S. Eliot poems are not whimsical. He stuck his wife in an insane asylum. Why so
bleak? George says, “It’s your failure to be proper Christians that gave us
“The Wasteland”.
Avison
is a Christian and looks at the world in that bleak way. She is connected to
Gerard Manley Hopkins. Eliot and Hopkins were mystical Christians. They were
nature oriented with a distrust of the modern. Media distracts us from thinking
about the important topic of eternity. They wanted to step away from the
diurnal or the quotidian.
George
said that he heard a woman getting out of a Volvo say, “Poetry is your doorway
into infinity.”
It’s
interesting though that Avison contributed to a Beat magazine. She remained on
the edges of Canadian poetry. That means she didn’t go to parties. A lot of her
work was published by a small Christian press.
Of
her poem, “Snow”: “The optic heart must endure: a jailbreak.” The unseen things
of the world need a jailbreak from the obvious and the real. “Snow’s legend:
colour of mourning.” White is the colour of mourning in Chinese culture.
At
this point we had the halftime break. A student told George that she’d tried to
call him last Tuesday. He told her that he only has a landline and no
cell-phone.
During
the break I was still wondering about the meaning of snow. It seemed as if
Avison was talking about some tragic event that occurred in China. George decided
that when she refers to snow, she might be talking about the kind of snow we
used to see on televisions with bad reception. She may be reacting to a story
on the news. “Sad listener” may indicate that the picture is snowy but the
sound is on. “Rivery pewter” may suggest the waves one sees on a colour TV when
the picture isn’t working.
Of
the poem, “Black-White Under Green: May 18, 1965”, I wondered if she was
talking about a plane crash. George and the class spent a lot of time trying to
figure this one out. Loss of innocence. “Still a boy, a pianist, dying.” On the
date in the title there was a plane crash and someone named Eli Cohen died. Was
he a pianist?
Patrick
offered the opinion that poems that are hard to understand are bad poetry.
When
did you first become aware of your mortality?
Our
next poet was Gwendolyn MacEwen, who George says is one of his favourite poets.
He likes the fact that as a woman she had decided to make a living as a poet.

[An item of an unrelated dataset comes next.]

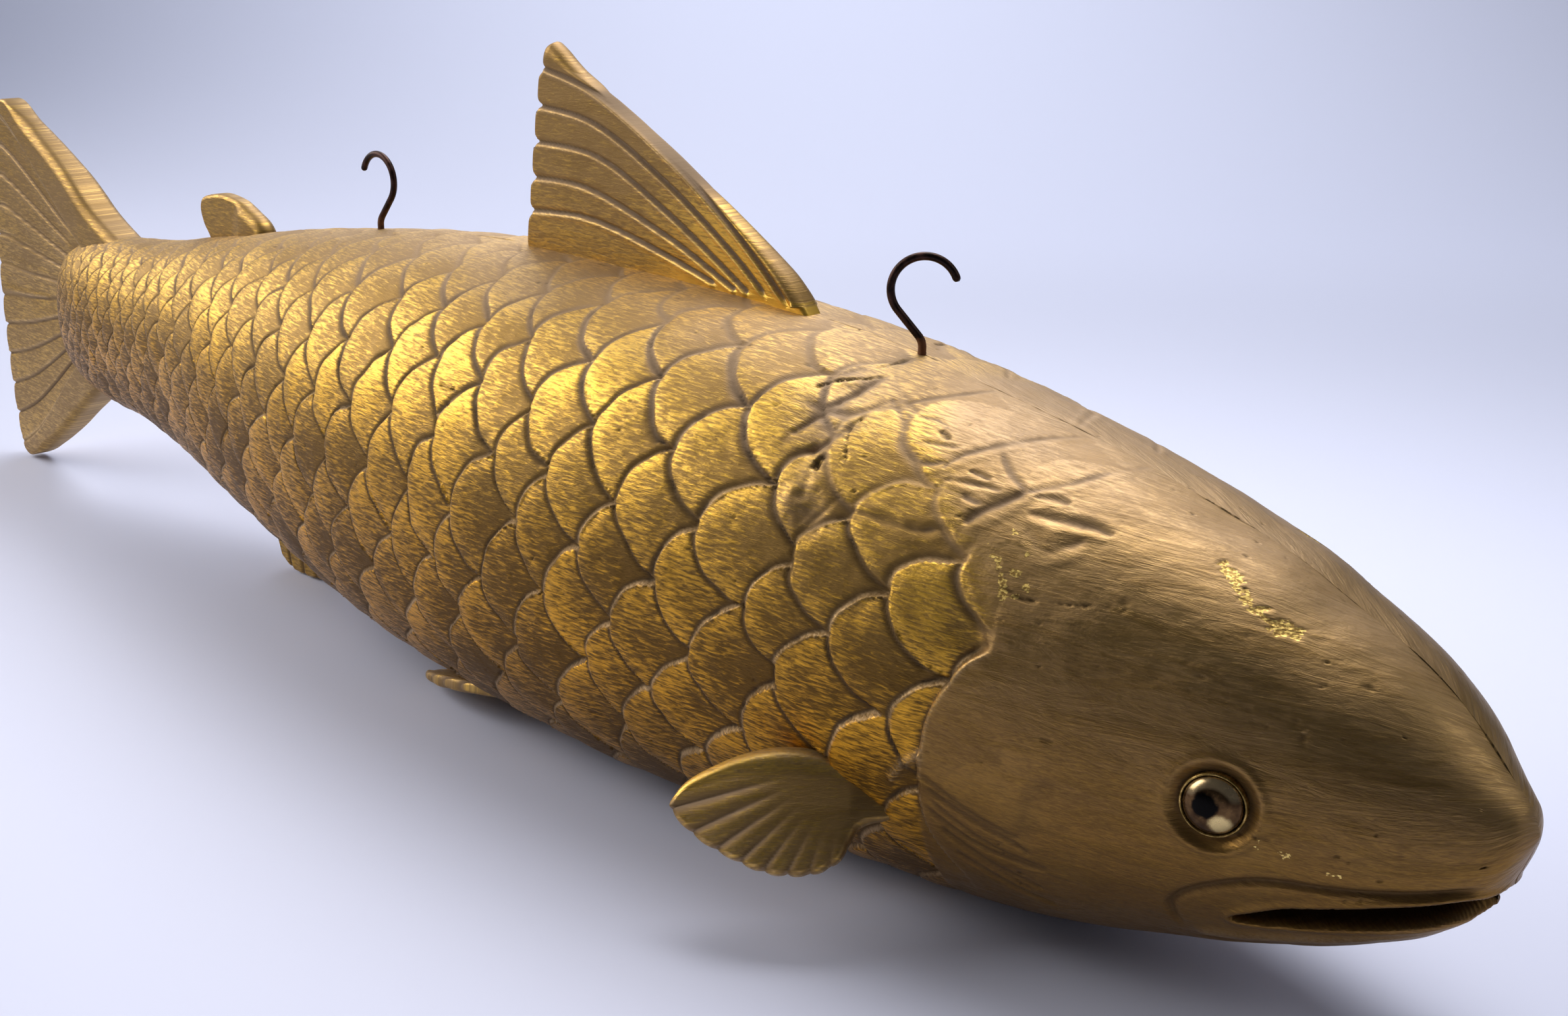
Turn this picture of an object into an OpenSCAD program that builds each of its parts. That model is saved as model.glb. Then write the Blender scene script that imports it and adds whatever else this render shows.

She was down to earth and mythopoeic. She was fascinated by the letters of the
alphabet and interested in the magic she saw in codes of language. She learned
Yiddish, Arabic, Greek and even Egyptian hieroglyphics. She saw them as
doorways to other forms of knowledge.
She
and a boyfriend opened a Greek restaurant on the Danforth, but the business
went bankrupt.
She
is the only Canadian poet to receive the Governor general’s award posthumously.
There is a bust of her near the Metro supermarket in the Annex.
She was an
alcoholic. George said he had a beer with her at the Free Times café. Dorothy
Livesay was there as well.
George wanted a
woman to read, “Poem Improvised Around A First Line”.
Of her poem,
“Nitroglycerine Tulips”, MacEwen was attracted to Mediterranean codes.
Her T. E. Lawrence
poems were dramatic monologues, narrative lyric sequences and a narrative lyric
suite.
George told us
that one of her poems tells the story of how Xaviera Hollander visited her
restaurant but mistook MacEwen for the coat check person. George enlisted me to
explain to everyone who Xaviera Hollander was and that she had written a famous
book called “The Happy Hooker”.
MacEwen makes
myths out of everyday events. Mario Manzini is a real person, but she makes a
myth of him. Six line stanzas make a poem ballad-like. Pound says a poet should
find luminous details to illuminate the text.
Of her poem,
“Water”, George said it is not in the anthology, but he advised us to look for
it.
Lawrence of Arabia
was an influence on Ondaatje’s “The English Patient”.
Our next poet was
John Newlove, who was from the Projective Verse school of poetry. He was also
an alcoholic.
Of his poem, “Ride off any horizon”, it is
projective, so the meter is decided by the breathing. The poem contains very
few Latin based words. I observed that each segment deals with a different
historical horizon of the prairies. History unfurls in a light, almost gentle
manner. The prairies’ endless cyclic oppressions.